All of the above items and your personal belongings need to go somewhere. But where? A Tiny Home only has so much storage inside. I actually had to downsize quite a bit to make space for my renters, as they need empty cabinets and shelves for their food and clothing.

I have a locked cabinet inside of my Tiny House for my small everyday items, and then a bunch of lockable storage bins underneath my porch. My cleaners also keep my extra sheets, comforters, etc.

Tiny House AirBNB

3). AirBNB Won’t See the Value in Your Unique Space (At First)

When I first listed my Tiny House, AirBNB’s algorithm calculated a terribly low price suggestion for my nightly rate. I assume this calculation was determined by the number of bedrooms (a loft doesn’t count), bathrooms (1), and the number of guests my home could accommodate (4). Basically, AirBNB considered my house about as valuable as a dormitory bunk room.

They suggested I charge $40 per night. That’s only $10 per person if I rent to 4 people! That’s not a sustainable number for all of the work and money that has to be put in. I ended up listing my Tiny House for $60 a night in the low season and, before I knew it, my house was booked every weekend for 6 weeks straight! I had to raise prices. So, the moral is, you can’t trust the algorithm. A unique space is worth more than a normal space.

4). Unless You Live Nearby, You’ll Have to Hire Help

If you’re like me, renting your Tiny House only works if you can do it while you are away. Therefore, I needed to hire someone to clean and do the turnover between bookings.

While AirBNB allows you to charge a cleaning fee, most rentals I’ve seen do not charge more than $30. Well, it’s difficult to find someone to clean even a Tiny House for $30, especially because dumping a compost toilet is involved. Therefore, I pay $50 for cleaning, which eats into my profits (and is another reason why I needed to charge more than what AirBNB suggested).

5). Renters Will Mistreat or Misuse Odd Items

Since opening my house as a rental, I’ve had more things break or disappear than in three years of living in it permanently. Why? Renters don’t care about the space as much as I do. Not all renters… but in general, people on vacation aren’t gentle with the property they’ve rented. And because Tiny Homes tend to have unusual appliances (such as collapsible homemade furniture and composting toilets), things tend to break from misuse or misunderstanding.

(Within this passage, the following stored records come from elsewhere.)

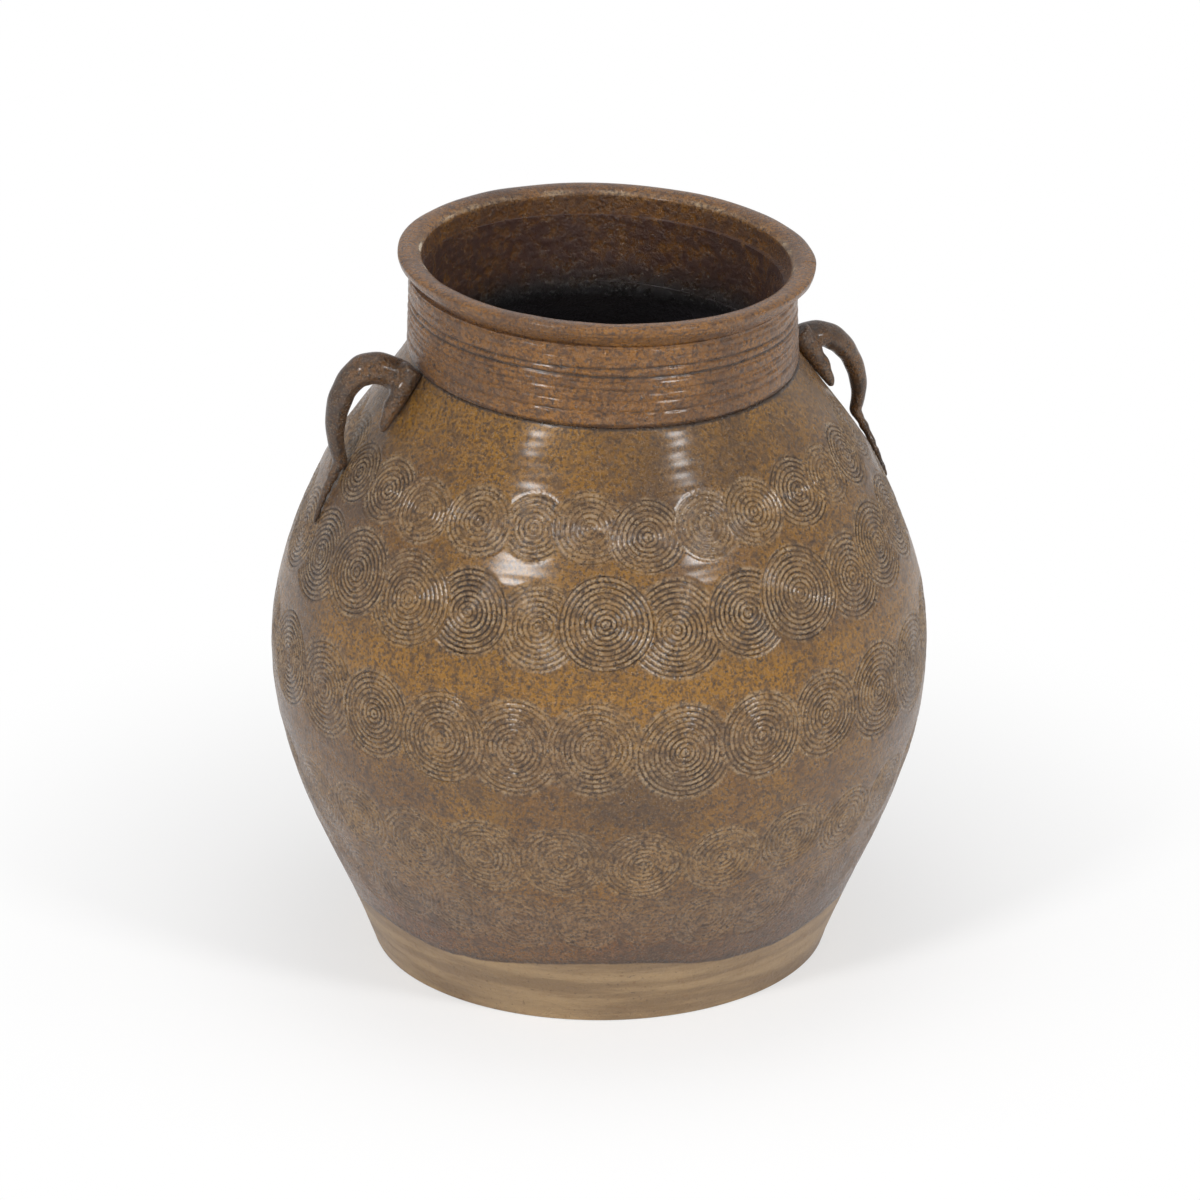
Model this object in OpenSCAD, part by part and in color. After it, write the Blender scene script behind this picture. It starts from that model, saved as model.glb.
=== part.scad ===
// A wide-mouthed storage jar of glazed stoneware, luted together from thrown sections.
// The origin is the middle of the underside, +Z is up and -Y is the front.

/* [Foot] */
// Radius of the jar where it stands on the ground
foot_r = 113.5; // [90:0.5:135]
// How fast the wall leans out at the ground, as radius gained per height
foot_flare = 0.33; // [0:0.01:0.45]
// Height of the thick bare ring that carries the body
foot_ring_h = 30; // [18:1:50]
// Rounding of the edge that stands on the ground
foot_round = 2; // [0.5:0.5:4]
// Thickness of the slab that closes the bottom
floor_t = 11; // [6:0.5:14]
// Width of the slanted joint round the bottom slab
floor_bevel = 4; // [1:0.5:8]

/* [Body] */
// Thickness of the body wall, square to its surface
wall = 9.5; // [6:0.5:13]
// Rise of the slanted joints between the sections of the wall, from outside to inside
joint_rise = 4; // [1:0.5:8]
// Height of the hip, where the straight flare starts to curve in
hip_h = 75; // [60:1:100]
// Radius of the hip
hip_r = 145.4; // [132:0.2:155]
// Radius gained per height at the hip
hip_flare = 0.42; // [0.3:0.01:0.5]
// Height of the widest place, where the two halves of the body are joined
belly_h = 158; // [135:1:180]
// Radius of the widest place
belly_r = 164.2; // [156:0.2:176]
// Height of the place where the shoulder turns in to the neck
shoulder_h = 245; // [225:1:262]
// Radius of that place
shoulder_r = 141.5; // [132:0.5:150]
// Radius lost per height there
shoulder_fall = 0.48; // [0.3:0.01:0.7]
// Radius lost per height where the shoulder reaches the neck
seat_fall = 0.60; // [0.4:0.01:0.9]

/* [Neck] */
// Height of the seam between shoulder and neck, on the neck's own axis
seat_h = 314; // [296:1:330]
// Radius of the opening through the neck
bore_r = 89.7; // [70:0.1:94]
// Thickness of the neck wall at the seam
neck_wall = 7.7; // [5:0.1:10]
// How far the neck's lower edge stands proud of the shoulder
neck_proud = 0.9; // [0.3:0.1:2]
// How much the neck's outside narrows toward the lip
neck_taper = 1.2; // [0:0.1:2.5]
// Height of the neck between its seam and the lip
neck_h = 39.4; // [25:0.2:60]
// How far the neck sits to the right of the body's axis
neck_shift = 1.8; // [0:0.1:3]
// How far the seam and the lip dip to the right, in degrees
dip_right = 2.3; // [0:0.1:4]
// How far the lip dips to the back, in degrees
dip_back = 2.2; // [0:0.1:4]

/* [Lip] */
// How far the lip stands out past the top of the neck
lip_out = 7.8; // [4:0.1:12]
// Height of the lip's widest edge above the neck
lip_edge_h = 11.2; // [8:0.2:14]
// Rise of the lip's domed top above its widest edge
lip_dome = 2; // [1:0.1:4]
// How far the lip sits to the right of the neck
lip_shift = 1.4; // [0:0.1:2]
// Least distance of the lip's inner edge behind the opening through the neck
lip_step = 0.3; // [0.3:0.1:2]

/* [Lugs] */
// Turn of the left lug's root toward the front, in degrees
left_turn = 17; // [0:0.5:25]
// Further turn of the left lug's foot, in degrees
left_slant = -3; // [-6:0.5:6]
// Further turn of the tip of the left tail, in degrees
left_drift = 0; // [-6:0.5:6]
// Turn of the right lug's root toward the back, in degrees
right_turn = 20; // [0:0.5:25]
// Further turn of the right lug's foot, in degrees
right_slant = 1; // [-6:0.5:6]
// Further turn of the tip of the right tail, in degrees
right_drift = -6; // [-6:0.5:6]
// Turn from a lug's root to its inner end, in degrees
pad_turn = 4.2; // [3:0.1:6]
// Radial thickness of the left lug's coil
left_thick = 11.2; // [9:0.2:13]
// Radial thickness of the right lug's coil
right_thick = 9; // [8:0.2:13]
// Width of a lug's coil, along the wall
lug_wide = 12; // [9:0.5:16]
// How much fuller the coil is at its root than along its leg
lug_swell = 0.5; // [0:0.05:0.6]
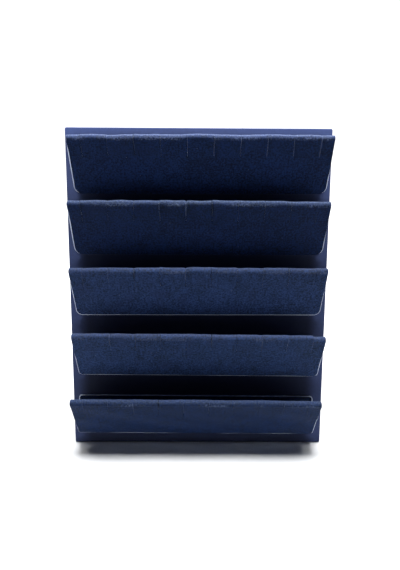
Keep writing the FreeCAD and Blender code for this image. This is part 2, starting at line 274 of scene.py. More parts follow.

I often imagine a renter becoming frustrated because they can’t figure out how to unlatch my table within .003 seconds of trying, and so they yank and pull until it comes loose from the wall. This fear is why I have dozens of written notes all over my house with helpful tips. Still, things happen.

Once I lost my French Press for almost 2 weeks, and then I found it one day, way back on the shelf above the toilet. In the meantime I had purchased another, assuming it was gone. My couch’s decorative pillows have ripped at the seams… I’m not even sure how that is possible. My compost toilet has overflown onto the floor. The velcro I hung on the wall and the back of my TV remotes have miraculously disappeared multiple times, and the remotes are always difficult to find. And don’t get me started on stains….

Nowadays, whenever I come home, I spend a good amount of time looking for things and fixing things. It’s annoying. But when I read the guest book, I think it’s all worth it.

Tiny House AirBNB

6). It’s Not Just About Money

Renting my Tiny House on AirBNB has not made me a lot of money, but it has made me happy. I enjoy seeing photos of my house on Instagram, posted by my renters. I LOVE reading my reviews and the comments in my guest book. It’s fun to see which DVDs people watched recently in my DVD player, to notice when a board game has been used, or to observe a new page dog-eared in one of my Tiny House books.

My house is making memories without me now, and it’s heartwarming. But is it worth it? That’s still TBD.